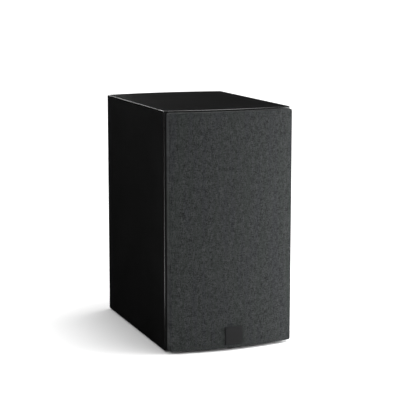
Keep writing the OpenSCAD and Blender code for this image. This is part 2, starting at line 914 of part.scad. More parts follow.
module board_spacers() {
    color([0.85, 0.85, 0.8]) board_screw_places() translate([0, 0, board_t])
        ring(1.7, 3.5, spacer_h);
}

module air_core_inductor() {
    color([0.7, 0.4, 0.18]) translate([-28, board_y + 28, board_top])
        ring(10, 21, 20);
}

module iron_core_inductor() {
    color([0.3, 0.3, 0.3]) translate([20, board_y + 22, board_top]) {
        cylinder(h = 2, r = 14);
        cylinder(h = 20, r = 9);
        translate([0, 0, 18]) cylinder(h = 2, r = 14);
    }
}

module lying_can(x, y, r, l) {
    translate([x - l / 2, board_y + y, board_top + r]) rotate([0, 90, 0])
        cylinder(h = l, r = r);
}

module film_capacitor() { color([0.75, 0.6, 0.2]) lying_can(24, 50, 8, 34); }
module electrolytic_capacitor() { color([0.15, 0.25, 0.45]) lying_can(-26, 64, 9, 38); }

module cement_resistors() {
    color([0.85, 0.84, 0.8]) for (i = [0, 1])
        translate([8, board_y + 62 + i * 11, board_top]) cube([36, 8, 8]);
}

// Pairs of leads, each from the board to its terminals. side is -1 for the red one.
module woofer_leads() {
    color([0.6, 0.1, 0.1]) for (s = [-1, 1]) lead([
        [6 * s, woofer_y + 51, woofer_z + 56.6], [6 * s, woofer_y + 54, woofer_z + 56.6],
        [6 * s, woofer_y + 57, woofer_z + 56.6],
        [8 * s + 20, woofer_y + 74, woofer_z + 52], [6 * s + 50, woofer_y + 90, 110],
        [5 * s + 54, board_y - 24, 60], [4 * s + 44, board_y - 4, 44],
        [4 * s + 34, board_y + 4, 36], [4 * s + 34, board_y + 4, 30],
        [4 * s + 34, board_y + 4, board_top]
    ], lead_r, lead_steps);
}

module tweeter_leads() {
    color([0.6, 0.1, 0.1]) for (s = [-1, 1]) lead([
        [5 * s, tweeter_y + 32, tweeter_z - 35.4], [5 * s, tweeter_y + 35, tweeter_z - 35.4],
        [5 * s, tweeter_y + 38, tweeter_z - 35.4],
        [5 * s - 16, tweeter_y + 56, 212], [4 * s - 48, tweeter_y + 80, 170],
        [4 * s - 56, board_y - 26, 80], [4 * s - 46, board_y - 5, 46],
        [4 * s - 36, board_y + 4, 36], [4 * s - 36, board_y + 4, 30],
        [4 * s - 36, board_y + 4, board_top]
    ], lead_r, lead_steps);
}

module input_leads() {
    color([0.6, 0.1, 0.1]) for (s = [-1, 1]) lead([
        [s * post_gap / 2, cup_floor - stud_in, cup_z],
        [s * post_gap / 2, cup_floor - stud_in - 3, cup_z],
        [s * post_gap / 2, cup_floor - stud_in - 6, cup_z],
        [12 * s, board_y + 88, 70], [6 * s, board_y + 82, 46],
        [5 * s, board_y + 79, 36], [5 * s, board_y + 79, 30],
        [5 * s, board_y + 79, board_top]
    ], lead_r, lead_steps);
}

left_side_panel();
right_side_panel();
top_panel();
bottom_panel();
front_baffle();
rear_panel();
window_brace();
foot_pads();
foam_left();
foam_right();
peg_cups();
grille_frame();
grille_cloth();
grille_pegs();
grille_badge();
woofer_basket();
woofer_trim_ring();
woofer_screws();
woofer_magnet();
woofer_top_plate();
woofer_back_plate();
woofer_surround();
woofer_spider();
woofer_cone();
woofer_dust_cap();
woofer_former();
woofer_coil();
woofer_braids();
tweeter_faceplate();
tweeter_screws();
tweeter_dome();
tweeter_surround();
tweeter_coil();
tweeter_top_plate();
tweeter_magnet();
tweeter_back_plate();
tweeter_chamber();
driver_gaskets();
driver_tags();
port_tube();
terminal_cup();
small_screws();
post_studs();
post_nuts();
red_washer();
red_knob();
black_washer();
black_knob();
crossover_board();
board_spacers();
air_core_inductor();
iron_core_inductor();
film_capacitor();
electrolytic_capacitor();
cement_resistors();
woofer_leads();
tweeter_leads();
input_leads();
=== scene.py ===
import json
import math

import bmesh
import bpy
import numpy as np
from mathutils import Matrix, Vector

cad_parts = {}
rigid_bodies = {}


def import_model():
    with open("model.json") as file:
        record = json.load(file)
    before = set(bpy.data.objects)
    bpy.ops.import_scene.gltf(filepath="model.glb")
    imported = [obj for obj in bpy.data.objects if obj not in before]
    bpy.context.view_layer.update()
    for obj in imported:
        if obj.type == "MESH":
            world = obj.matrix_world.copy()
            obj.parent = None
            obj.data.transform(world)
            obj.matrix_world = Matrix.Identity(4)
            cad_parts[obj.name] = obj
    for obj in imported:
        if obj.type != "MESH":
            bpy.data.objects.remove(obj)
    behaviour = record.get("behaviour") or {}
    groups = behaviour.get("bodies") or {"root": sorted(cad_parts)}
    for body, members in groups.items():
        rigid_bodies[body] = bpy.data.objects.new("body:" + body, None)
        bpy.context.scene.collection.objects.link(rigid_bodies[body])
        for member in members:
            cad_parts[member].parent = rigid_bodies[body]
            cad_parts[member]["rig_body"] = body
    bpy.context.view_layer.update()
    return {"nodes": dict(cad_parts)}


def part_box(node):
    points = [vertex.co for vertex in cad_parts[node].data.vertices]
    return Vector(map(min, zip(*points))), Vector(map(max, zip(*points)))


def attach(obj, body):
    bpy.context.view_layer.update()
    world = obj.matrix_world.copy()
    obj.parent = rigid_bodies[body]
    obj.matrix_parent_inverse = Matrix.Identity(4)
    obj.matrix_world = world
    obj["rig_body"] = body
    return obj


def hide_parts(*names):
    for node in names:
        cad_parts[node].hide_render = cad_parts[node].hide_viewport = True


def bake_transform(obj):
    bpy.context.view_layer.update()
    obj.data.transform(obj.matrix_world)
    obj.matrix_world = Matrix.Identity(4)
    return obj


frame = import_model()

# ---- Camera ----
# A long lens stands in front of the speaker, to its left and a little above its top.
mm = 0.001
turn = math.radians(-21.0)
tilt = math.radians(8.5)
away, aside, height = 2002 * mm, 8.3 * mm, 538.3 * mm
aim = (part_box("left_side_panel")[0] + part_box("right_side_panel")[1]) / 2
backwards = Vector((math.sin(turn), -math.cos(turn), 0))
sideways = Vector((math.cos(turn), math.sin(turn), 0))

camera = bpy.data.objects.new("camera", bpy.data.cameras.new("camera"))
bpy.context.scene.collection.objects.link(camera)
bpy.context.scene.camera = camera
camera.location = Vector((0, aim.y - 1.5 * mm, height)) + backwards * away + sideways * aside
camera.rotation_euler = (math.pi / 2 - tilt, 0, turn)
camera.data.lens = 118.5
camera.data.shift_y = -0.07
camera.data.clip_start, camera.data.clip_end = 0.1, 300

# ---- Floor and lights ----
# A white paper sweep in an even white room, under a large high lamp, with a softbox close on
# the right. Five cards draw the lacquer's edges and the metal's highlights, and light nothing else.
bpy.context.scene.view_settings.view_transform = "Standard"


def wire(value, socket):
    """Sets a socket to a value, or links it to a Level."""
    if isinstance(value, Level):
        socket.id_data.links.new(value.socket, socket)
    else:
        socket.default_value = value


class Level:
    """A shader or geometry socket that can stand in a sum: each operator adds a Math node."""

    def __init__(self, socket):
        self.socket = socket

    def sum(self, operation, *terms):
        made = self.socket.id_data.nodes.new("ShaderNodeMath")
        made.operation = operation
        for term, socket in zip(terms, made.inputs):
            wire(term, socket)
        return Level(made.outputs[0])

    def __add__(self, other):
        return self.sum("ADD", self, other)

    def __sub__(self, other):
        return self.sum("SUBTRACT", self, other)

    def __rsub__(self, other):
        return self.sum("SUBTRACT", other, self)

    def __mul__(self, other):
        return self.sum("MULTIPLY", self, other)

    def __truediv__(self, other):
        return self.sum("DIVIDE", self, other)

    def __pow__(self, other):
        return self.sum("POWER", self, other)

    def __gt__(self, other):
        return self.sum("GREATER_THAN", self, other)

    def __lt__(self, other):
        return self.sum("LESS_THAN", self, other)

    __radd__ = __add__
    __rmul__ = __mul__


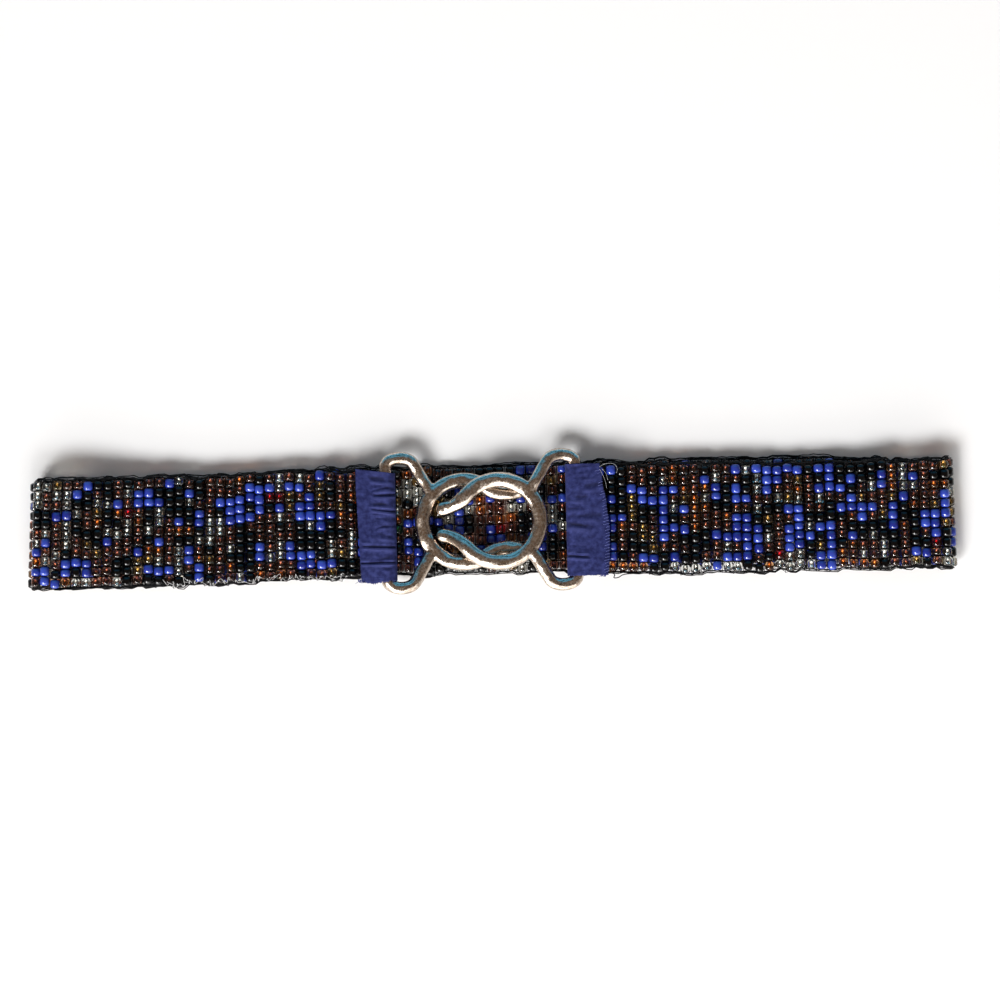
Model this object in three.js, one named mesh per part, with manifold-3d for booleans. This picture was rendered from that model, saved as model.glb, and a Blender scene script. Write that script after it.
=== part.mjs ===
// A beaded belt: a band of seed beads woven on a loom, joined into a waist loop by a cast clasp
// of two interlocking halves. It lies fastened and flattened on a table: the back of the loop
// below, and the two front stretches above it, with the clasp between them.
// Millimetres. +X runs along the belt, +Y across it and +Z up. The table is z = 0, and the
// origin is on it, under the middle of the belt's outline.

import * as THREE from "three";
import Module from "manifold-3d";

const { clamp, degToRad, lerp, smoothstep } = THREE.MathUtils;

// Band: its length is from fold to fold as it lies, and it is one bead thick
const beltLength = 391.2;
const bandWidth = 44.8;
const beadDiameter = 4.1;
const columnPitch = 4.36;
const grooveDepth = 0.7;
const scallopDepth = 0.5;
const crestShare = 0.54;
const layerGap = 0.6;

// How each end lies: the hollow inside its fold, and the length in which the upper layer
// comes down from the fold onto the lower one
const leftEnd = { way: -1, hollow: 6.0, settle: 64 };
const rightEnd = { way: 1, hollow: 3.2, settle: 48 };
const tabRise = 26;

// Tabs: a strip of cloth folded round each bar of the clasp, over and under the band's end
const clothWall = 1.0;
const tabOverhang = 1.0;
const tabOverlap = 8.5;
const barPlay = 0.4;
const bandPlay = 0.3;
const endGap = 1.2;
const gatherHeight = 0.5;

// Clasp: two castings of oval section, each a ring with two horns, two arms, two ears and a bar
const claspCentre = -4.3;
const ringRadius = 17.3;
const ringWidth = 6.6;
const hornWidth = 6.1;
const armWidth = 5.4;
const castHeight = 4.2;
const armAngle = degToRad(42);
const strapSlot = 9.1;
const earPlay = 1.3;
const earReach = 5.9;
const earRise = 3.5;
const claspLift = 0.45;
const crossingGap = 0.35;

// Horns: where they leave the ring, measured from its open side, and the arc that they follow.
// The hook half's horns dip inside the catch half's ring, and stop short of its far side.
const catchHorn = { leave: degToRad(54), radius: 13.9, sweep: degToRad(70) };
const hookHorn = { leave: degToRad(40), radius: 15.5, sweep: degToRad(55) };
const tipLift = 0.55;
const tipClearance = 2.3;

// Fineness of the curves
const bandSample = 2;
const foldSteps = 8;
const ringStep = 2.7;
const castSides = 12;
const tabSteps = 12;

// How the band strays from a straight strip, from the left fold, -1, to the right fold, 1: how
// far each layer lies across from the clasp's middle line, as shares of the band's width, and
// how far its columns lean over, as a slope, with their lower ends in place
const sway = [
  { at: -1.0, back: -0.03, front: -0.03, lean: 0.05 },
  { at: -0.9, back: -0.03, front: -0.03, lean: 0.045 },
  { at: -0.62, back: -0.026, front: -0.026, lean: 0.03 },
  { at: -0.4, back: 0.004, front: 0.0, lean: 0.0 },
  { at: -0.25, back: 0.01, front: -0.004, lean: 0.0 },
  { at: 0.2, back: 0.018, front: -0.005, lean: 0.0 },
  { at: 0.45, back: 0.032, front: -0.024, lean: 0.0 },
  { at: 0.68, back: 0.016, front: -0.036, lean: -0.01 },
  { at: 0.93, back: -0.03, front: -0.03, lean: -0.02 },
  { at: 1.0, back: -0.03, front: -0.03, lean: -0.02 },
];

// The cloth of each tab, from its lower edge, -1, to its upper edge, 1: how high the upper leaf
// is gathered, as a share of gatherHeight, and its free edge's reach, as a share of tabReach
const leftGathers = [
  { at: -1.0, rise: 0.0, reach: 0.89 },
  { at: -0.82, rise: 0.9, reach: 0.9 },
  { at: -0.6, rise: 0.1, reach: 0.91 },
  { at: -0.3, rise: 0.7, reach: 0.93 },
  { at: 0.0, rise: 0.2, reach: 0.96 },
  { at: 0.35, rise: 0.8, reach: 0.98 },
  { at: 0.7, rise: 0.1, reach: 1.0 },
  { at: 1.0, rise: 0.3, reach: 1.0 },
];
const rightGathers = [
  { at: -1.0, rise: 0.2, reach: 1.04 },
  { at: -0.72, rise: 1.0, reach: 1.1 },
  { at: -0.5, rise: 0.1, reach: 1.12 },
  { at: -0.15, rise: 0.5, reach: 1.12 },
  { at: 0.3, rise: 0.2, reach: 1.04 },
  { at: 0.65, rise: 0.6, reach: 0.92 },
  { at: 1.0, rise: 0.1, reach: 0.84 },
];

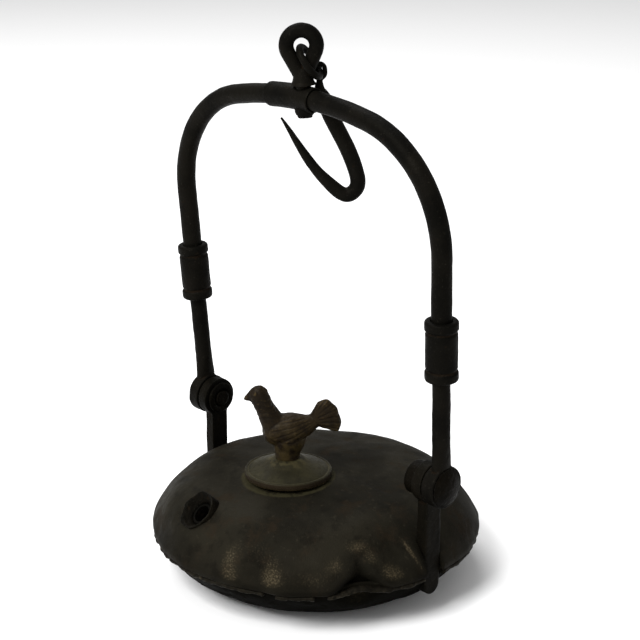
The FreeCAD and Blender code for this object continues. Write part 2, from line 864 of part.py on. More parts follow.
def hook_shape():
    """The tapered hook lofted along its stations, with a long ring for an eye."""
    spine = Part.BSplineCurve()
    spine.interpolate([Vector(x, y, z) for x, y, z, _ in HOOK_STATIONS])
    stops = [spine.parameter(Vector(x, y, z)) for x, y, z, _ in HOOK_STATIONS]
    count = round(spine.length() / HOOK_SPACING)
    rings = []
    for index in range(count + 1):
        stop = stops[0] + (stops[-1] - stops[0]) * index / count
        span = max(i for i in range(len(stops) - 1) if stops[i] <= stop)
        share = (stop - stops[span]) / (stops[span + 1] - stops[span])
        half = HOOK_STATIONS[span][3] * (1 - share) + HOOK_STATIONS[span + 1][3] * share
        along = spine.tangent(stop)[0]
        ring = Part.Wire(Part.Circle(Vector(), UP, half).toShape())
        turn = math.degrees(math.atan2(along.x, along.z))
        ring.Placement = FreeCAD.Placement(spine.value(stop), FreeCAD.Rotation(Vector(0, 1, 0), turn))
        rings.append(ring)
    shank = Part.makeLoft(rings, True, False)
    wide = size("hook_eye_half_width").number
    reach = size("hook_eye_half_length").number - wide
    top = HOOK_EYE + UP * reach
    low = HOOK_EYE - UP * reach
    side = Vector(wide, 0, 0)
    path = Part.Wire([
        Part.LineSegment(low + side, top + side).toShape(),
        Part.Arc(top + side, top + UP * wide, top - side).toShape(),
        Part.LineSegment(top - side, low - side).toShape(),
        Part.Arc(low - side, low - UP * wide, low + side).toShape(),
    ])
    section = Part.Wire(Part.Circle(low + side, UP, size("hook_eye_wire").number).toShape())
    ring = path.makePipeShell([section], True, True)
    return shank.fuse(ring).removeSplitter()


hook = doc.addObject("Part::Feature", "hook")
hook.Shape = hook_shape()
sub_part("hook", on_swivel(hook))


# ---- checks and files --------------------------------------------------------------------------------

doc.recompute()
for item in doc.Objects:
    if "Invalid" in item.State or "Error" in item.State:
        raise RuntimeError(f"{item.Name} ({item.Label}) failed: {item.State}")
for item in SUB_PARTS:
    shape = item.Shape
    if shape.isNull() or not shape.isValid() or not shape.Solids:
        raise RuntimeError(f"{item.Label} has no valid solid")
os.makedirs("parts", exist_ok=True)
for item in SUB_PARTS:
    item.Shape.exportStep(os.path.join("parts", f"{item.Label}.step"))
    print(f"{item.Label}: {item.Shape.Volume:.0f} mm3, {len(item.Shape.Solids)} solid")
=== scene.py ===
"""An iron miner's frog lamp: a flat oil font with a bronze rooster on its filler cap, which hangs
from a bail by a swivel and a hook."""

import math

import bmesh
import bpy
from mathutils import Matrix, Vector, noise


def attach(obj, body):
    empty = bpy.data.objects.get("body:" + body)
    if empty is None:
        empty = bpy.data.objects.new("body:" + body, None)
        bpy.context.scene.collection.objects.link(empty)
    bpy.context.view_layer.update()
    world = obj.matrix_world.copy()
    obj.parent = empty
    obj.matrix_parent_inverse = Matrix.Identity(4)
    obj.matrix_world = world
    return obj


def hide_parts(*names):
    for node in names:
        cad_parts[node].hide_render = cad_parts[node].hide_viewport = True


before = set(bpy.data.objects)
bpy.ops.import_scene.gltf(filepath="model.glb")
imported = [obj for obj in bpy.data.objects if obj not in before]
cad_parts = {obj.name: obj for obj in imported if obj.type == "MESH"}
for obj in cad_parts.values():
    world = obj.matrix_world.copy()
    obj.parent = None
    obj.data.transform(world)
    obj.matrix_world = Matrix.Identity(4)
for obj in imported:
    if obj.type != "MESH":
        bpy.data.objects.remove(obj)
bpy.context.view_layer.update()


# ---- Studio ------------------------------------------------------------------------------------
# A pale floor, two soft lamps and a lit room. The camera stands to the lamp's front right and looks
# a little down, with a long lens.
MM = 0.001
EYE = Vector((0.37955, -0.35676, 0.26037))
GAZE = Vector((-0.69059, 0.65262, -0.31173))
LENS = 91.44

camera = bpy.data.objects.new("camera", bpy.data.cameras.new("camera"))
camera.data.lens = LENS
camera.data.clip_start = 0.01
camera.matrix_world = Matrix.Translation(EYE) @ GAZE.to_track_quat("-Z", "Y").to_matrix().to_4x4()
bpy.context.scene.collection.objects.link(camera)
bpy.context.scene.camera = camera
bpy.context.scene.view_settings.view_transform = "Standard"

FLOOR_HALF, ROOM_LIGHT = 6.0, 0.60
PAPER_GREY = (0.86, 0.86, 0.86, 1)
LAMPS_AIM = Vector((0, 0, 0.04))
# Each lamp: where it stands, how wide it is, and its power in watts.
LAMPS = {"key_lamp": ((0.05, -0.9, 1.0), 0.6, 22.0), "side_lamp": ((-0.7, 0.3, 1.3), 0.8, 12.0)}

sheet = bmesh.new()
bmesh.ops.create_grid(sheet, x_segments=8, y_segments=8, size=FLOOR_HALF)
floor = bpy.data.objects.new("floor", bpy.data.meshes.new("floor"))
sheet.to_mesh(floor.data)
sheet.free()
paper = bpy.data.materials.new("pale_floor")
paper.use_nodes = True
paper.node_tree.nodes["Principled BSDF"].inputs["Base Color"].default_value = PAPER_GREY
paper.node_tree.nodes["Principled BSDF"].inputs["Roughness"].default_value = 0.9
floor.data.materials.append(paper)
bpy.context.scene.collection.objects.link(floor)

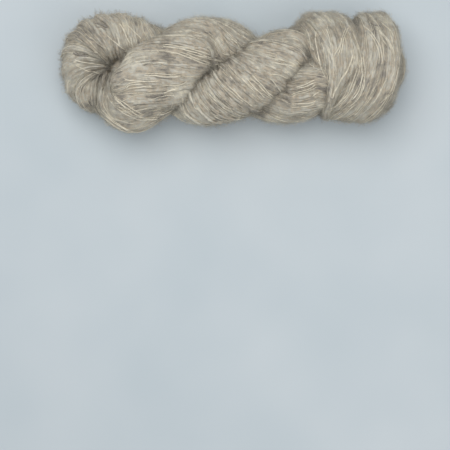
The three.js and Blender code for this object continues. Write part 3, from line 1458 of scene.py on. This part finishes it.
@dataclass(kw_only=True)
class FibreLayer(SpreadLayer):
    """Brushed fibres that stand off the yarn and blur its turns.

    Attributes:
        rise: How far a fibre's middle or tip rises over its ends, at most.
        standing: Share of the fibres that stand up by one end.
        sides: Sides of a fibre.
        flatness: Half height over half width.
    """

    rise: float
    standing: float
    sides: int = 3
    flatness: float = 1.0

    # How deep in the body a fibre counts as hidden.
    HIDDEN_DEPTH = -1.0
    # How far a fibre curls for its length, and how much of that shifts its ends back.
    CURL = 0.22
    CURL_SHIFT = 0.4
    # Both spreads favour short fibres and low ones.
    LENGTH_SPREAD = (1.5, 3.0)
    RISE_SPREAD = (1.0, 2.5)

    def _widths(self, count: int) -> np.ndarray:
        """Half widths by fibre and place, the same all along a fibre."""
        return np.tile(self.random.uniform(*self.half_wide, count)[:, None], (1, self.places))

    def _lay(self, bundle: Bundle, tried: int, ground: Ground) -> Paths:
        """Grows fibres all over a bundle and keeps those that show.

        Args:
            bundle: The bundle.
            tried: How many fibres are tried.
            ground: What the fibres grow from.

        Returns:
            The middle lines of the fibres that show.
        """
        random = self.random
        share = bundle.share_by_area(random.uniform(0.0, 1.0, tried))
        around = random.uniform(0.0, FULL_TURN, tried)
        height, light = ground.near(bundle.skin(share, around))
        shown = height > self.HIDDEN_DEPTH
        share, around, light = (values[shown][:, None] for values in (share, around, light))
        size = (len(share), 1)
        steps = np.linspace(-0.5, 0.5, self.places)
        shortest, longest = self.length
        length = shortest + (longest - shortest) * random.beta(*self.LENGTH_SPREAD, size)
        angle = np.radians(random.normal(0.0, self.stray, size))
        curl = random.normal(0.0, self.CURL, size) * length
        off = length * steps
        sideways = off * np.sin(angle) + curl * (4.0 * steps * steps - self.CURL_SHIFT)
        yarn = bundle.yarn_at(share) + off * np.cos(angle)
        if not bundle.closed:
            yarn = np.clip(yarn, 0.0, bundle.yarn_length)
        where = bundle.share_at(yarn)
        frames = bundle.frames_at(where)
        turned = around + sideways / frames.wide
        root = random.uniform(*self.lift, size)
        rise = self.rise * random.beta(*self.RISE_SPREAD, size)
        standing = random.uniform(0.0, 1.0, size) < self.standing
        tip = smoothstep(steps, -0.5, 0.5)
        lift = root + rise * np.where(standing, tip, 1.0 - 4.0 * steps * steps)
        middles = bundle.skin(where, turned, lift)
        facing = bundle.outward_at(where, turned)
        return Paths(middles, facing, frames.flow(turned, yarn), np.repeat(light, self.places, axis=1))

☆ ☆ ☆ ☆

Ascertain the number of lines in the entries that include the word "root", and report only that number.

Result for this task: 3